> Work to do:
Only the lines from the one containing "for number, station" down to the one containing "before = set(bpy.data.objects)", inclusive, are to be quoted exactly.

---------- Supplied information

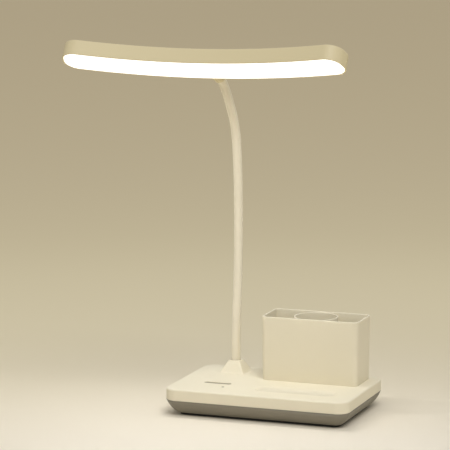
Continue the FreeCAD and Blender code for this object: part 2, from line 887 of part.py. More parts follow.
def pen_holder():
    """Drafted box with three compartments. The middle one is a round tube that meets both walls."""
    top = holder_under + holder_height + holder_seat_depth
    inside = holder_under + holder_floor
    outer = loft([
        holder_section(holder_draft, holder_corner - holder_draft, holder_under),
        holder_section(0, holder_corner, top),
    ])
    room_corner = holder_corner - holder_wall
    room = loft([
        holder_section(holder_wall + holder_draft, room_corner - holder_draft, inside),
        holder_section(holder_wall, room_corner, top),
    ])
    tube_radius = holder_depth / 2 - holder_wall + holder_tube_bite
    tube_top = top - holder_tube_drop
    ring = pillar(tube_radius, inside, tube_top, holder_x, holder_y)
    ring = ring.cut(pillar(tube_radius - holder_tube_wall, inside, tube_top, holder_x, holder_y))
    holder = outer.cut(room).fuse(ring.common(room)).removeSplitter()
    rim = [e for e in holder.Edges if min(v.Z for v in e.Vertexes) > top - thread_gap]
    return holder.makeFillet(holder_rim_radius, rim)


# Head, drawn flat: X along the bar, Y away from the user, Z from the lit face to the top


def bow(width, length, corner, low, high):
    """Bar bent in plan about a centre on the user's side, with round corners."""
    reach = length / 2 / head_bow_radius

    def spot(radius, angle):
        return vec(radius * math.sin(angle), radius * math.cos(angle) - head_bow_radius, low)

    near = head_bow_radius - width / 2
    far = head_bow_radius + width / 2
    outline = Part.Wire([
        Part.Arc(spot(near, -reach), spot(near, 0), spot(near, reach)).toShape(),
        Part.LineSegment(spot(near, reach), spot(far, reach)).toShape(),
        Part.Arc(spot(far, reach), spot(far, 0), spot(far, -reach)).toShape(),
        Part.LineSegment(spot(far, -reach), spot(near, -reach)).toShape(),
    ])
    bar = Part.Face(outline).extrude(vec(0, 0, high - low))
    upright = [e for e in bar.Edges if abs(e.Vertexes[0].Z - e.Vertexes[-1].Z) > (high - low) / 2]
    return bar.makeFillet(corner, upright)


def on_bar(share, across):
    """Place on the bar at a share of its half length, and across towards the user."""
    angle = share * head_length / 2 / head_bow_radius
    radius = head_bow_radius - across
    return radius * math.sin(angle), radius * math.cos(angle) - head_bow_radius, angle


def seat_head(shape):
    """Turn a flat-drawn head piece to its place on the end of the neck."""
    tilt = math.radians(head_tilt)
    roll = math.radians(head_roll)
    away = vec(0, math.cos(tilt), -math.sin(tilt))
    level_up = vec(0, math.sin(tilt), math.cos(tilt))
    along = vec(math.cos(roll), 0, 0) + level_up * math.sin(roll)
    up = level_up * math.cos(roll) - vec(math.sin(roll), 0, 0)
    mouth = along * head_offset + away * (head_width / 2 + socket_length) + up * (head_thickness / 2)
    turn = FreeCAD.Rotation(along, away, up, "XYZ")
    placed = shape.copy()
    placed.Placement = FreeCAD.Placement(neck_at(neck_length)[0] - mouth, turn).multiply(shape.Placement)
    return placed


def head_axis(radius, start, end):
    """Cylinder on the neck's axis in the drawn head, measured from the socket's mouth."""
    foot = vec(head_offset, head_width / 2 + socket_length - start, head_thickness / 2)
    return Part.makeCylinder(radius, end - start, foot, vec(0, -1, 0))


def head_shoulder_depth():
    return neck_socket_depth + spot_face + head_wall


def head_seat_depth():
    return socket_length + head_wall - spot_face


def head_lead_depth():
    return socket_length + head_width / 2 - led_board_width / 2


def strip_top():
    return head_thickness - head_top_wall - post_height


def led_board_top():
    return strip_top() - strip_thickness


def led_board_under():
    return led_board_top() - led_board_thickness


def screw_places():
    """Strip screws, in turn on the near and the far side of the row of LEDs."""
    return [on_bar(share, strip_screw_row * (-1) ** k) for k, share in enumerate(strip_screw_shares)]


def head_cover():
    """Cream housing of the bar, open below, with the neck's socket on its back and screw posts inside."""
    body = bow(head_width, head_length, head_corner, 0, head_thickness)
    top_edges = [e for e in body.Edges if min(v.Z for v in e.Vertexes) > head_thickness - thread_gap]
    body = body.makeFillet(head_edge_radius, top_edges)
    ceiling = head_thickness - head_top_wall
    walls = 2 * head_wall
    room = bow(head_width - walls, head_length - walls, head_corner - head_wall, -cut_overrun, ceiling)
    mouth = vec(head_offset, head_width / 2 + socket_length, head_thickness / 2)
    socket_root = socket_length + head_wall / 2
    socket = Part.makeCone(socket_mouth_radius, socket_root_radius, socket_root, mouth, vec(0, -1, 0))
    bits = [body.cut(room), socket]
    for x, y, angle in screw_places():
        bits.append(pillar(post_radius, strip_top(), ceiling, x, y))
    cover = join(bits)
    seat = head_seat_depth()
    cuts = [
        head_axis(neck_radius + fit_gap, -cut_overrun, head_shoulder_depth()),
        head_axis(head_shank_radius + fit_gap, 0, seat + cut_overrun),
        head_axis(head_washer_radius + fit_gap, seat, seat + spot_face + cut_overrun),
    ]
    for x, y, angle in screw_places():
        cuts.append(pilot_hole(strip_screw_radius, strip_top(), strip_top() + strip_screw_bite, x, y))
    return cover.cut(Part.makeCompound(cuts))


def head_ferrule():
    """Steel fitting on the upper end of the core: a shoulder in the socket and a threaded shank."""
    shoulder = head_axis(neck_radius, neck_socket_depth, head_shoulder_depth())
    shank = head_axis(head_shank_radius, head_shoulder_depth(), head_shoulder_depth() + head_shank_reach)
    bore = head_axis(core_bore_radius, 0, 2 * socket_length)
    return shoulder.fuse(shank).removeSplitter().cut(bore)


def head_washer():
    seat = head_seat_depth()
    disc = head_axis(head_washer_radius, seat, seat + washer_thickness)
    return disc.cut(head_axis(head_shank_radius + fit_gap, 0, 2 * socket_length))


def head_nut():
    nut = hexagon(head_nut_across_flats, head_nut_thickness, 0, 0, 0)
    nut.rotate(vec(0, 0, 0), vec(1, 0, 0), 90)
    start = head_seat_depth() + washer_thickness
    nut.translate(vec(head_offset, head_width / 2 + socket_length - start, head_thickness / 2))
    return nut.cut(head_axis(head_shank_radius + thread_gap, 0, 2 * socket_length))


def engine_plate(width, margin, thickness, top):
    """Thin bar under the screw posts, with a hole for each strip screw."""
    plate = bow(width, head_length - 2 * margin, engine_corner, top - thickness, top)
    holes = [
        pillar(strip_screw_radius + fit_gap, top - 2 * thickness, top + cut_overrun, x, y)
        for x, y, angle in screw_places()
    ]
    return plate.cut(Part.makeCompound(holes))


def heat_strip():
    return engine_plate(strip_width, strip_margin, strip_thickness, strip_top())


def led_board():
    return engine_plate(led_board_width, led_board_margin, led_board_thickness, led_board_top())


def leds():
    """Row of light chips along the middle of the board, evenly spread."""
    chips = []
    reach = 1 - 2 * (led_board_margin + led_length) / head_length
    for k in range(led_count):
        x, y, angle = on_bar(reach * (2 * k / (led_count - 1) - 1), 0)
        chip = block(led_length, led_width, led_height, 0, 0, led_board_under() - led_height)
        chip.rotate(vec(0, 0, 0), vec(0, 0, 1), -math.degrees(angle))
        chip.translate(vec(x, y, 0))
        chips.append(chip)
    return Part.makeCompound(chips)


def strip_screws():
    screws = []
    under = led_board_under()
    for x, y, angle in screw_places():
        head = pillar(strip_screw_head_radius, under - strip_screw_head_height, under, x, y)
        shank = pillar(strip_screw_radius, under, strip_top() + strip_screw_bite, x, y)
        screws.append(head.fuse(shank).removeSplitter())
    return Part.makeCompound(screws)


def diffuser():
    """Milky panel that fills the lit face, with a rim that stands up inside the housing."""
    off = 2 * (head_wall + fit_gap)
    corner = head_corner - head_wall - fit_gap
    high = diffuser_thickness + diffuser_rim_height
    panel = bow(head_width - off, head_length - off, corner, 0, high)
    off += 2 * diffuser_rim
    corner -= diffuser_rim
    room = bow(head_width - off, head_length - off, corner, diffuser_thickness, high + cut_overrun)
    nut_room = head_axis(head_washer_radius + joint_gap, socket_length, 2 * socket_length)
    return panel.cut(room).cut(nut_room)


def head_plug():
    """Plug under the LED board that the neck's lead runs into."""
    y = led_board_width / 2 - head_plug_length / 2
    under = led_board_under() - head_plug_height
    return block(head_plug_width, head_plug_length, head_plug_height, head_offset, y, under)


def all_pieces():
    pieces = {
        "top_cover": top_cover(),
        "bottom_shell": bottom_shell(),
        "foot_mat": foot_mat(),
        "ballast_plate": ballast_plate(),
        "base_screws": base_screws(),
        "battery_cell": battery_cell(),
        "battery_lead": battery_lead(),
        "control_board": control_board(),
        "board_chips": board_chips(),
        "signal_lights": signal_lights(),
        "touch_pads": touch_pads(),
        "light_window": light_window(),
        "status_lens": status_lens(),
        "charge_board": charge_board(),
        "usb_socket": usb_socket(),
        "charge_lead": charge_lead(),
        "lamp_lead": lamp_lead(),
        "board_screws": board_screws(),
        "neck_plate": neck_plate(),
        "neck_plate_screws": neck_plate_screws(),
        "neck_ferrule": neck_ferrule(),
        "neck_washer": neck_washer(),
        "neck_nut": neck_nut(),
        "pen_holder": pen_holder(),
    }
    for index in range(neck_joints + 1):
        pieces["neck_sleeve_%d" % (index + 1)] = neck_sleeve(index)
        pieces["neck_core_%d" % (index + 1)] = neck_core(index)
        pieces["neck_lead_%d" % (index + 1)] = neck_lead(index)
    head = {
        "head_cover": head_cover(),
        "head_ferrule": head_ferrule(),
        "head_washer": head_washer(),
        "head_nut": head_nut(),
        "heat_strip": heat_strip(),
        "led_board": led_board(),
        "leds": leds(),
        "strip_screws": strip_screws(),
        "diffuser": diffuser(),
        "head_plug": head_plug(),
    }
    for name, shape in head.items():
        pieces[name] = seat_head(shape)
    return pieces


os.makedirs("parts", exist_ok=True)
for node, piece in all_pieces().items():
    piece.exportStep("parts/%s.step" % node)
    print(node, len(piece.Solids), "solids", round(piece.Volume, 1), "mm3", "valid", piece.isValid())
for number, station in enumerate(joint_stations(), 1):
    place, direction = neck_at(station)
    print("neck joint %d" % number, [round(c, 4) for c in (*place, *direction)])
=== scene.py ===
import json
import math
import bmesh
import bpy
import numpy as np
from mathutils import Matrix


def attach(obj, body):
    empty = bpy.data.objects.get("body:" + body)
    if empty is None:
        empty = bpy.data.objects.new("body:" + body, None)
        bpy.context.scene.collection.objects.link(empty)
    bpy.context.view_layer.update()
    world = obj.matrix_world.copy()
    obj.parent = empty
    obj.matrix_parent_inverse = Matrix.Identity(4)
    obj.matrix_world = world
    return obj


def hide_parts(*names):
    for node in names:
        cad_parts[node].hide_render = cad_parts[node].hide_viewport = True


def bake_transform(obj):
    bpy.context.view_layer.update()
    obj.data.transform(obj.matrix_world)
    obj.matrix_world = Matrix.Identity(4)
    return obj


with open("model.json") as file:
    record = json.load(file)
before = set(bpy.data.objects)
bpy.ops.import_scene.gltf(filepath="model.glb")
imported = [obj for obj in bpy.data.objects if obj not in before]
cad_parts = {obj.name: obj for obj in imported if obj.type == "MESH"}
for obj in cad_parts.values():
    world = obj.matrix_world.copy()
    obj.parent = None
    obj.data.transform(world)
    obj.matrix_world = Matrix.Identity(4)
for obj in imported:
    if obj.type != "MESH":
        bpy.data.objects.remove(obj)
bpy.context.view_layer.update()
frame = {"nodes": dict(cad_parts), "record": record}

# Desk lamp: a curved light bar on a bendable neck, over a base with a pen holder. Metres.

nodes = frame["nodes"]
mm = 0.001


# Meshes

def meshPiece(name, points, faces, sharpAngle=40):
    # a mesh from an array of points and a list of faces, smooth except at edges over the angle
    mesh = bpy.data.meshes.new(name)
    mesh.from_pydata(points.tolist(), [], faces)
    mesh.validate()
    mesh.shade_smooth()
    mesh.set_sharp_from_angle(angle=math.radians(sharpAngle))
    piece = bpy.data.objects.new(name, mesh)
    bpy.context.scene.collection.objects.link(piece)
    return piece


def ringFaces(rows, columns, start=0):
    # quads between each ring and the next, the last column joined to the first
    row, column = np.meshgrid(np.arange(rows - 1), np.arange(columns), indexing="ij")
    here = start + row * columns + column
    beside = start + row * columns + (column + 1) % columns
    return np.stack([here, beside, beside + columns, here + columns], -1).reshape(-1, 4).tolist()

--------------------

> Task response:
for number, station in enumerate(joint_stations(), 1):
    place, direction = neck_at(station)
    print("neck joint %d" % number, [round(c, 4) for c in (*place, *direction)])
=== scene.py ===
import json
import math
import bmesh
import bpy
import numpy as np
from mathutils import Matrix


def attach(obj, body):
    empty = bpy.data.objects.get("body:" + body)
    if empty is None:
        empty = bpy.data.objects.new("body:" + body, None)
        bpy.context.scene.collection.objects.link(empty)
    bpy.context.view_layer.update()
    world = obj.matrix_world.copy()
    obj.parent = empty
    obj.matrix_parent_inverse = Matrix.Identity(4)
    obj.matrix_world = world
    return obj


def hide_parts(*names):
    for node in names:
        cad_parts[node].hide_render = cad_parts[node].hide_viewport = True


def bake_transform(obj):
    bpy.context.view_layer.update()
    obj.data.transform(obj.matrix_world)
    obj.matrix_world = Matrix.Identity(4)
    return obj


with open("model.json") as file:
    record = json.load(file)
before = set(bpy.data.objects)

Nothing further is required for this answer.